Patch index is automatically updated whenever the repository state changes. Automatic update was tested to be working upon apply, record, push, pull, amend-record, obliterate, unrecord, tag.

Automatic Creation

Patch index could be created at:

  • get
  • init
  • patch index darcs modifies the patches of an existing repository

A user interrupt using Ctrl-C at get or on existing repositories is caught, and patch index gets disabled.

Algorithm for creation of patch index

The algorithm first looks through each patch in the repository, and associates every patch to “changes” made to files. The change could be Touch, CreateFile, CreateDir, Remove, Rename, Invalid, DuplicateTouch.

For example, a patch p with primitives “addfile f”, “hunk f” and “move g h” will have changes CreateFile f, Touch f, Rename g h.

The conversion from a primitive-patch to a change is mostly a straightforward one to one mapping. However a directory move primitive-patch can have multiple Rename changes. A directory move will have renames for the directory and all files in that directory.

The end result of this pass will be a list of patch id’s, each patch id being associated with some changes.

The patch index is recursively build using this result. Let there be a patch index pi { repo_state, fid_map, fp_map, touch_map } build with all patches until a patch with id pid. pid has some changes associated with it.

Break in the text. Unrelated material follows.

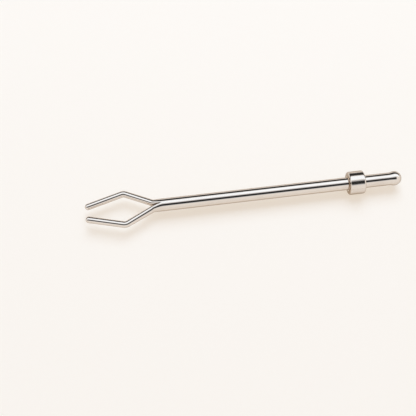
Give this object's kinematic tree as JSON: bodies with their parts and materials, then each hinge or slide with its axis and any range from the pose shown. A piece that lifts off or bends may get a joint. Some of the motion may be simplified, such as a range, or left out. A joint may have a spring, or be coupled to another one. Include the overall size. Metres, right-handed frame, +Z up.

  • Touch f: Let the file id of file f, be fid. touch_map will be updated, such that fid will have pid associated with it.
  • CreateFile f: New spans will be started on fid_map, and fp_map. pid will be associated with fid in touch_map. touch map will indicate that f is a file.
  • CreateDir f: New spans will be started on fid_map, and fp_map. pid will be associated with fid in touch_map. touch map will indicate that f is a directory.
  • Remove f: The span associated with fp in fid_map, and fid in fp_map will end. pid will be associated with fid in touch map.
  • Rename f1 f2: The old spans in fid_map and fp_map will end, and new spans will be started. pid will be associated with fid in touch map.
  • Invalid : is ignored
  • DuplicateTouch f: Is treated the same way as Touch

Algorithm for patch index update

The algorithm first finds the common prefix and the dissimilar suffixes between the patches in the repository and the patches tracked by patch index. The patch index of the common prefix is computed by undoing the dissimilar suffix of the patch index. The suffix of the repository is applied on the intermediate patch index, giving the updated patch index.

The undo works as follows: The spans in fp_map and fid_map with the start patch and the end patch both in the prefix will not be changed. The spans which have the start patch and the end patch in the suffix will be removed. The span with start patch in prefix and end patch in suffix will be modified to not have an end patch. In info_map, the patches in the suffix will be removed. If the patches corresponding to a fid become empty, the fid entry is removed.